As digital matures, and as more retailers work to bring their (mostly isolated) eCommerce businesses back into the corporate fold, you can start to see how we might be moving to a future where business and IT become indistinguishable. A distant future, no one said retail moves fast but one visible on the horizon.
Software AG is taking that idea, that business and IT might become so intertwined as to be indistinguishable, even further where technology is historically seen as a barrier to innovation, their goal is to create solutions where technology is the main enabler for innovation. Retailers need a future where they can both build and buy. Where the business is so immersed in technology that business process changes, including the bulk of the system changes that go with them, are initiated by dragging a box around on a screen and pressing enter as someone who made a living helping companies navigate this kind of change, the idea of managing business and IT alignment in this way is practically revolutionary.

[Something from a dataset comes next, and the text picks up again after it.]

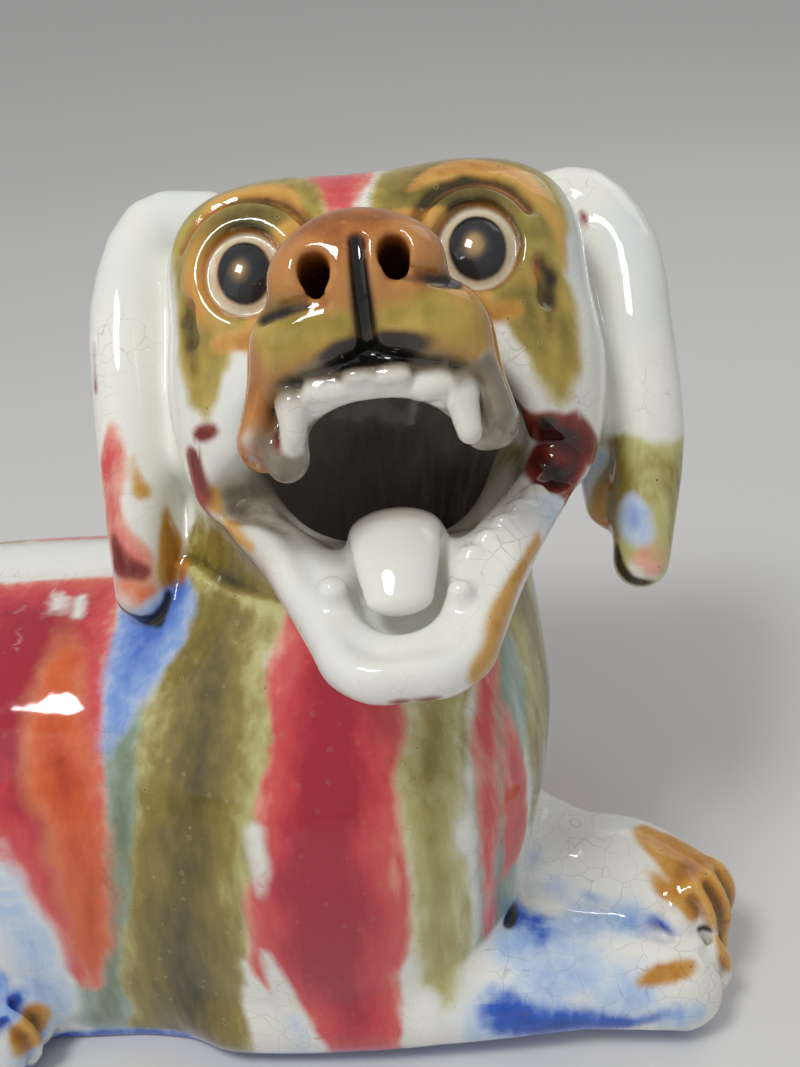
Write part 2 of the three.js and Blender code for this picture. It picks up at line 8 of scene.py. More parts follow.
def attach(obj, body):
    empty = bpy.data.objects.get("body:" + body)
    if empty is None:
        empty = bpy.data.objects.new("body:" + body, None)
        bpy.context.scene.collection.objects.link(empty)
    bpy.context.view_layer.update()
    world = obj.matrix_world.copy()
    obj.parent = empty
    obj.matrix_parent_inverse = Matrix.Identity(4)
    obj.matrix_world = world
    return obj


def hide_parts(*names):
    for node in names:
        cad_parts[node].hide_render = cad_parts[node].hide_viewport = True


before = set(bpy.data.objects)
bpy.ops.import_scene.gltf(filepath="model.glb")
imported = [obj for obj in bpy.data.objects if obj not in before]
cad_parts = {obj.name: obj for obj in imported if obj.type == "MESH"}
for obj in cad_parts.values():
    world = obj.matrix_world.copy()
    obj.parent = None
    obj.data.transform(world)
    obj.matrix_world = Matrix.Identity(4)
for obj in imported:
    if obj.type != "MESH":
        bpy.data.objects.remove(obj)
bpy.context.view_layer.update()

That is the half shift the one that is yet to come. That shift from being primarily a physical business to becoming a digital one. And I don’t mean that brick and mortar stores are dead, not by a long shot. But there is a future ahead of us where retailers make more money from the information about their products and their customers than they do from the products themselves. That is definitely an Amazon story far more than it is a Walmart one.
But if it was hard enough for retailers to make the shift from product to customer (and there are many retailers out there that are still in denial about even that transformation), it will be nothing compared to the internal revolution needed to navigate from physical to digital. I myself have said many times that “retailers are here to sell stuff,” with “stuff” being the operative word. For the retail winners of the future, that may very well no longer hold true.